Allon and Palmon now set out to explain the new orientation to their colleagues: there was a need for a more aggressive policy in areas that had been ‘quiet for too long’.
50
There was no need to persuade Ben-Gurion. By the end of the Long Seminar he had given the green light to a whole series of provocative and lethal attacks on Arab villages, some as retaliation, some not, the intention of which was to cause optimal damage and kill as many villagers as possible. And when he heard that the first targets proposed for the new policy were all in the north, he demanded a trial action in the south as well, but it had to be specific, not general. In this he suddenly revealed himself as a vindictive book-keeper.
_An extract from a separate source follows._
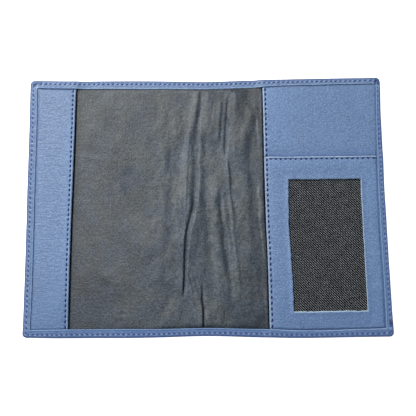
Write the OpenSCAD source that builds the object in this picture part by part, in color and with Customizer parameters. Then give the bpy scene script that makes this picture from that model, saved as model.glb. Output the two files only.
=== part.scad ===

He pushed for an attack on the town of Beersheba (Beer Sheva today), particularly targeting the heads of al-Hajj Salameh Ibn Said, the deputy mayor and his brother, who in the past had both refused to collaborate with the Zionist plans for settlement in the area. There was no need, stressed Ben-Gurion, to distinguish any more between the ‘innocent’ and the ‘guilty’ – the time had come for inflicting collateral damage. Danin recalled years later that Ben-Gurion spelled out what collateral damage meant: ‘Every attack has to end with occupation, destruction and expulsion.’
51
Danin even claimed that some specific villages were discussed.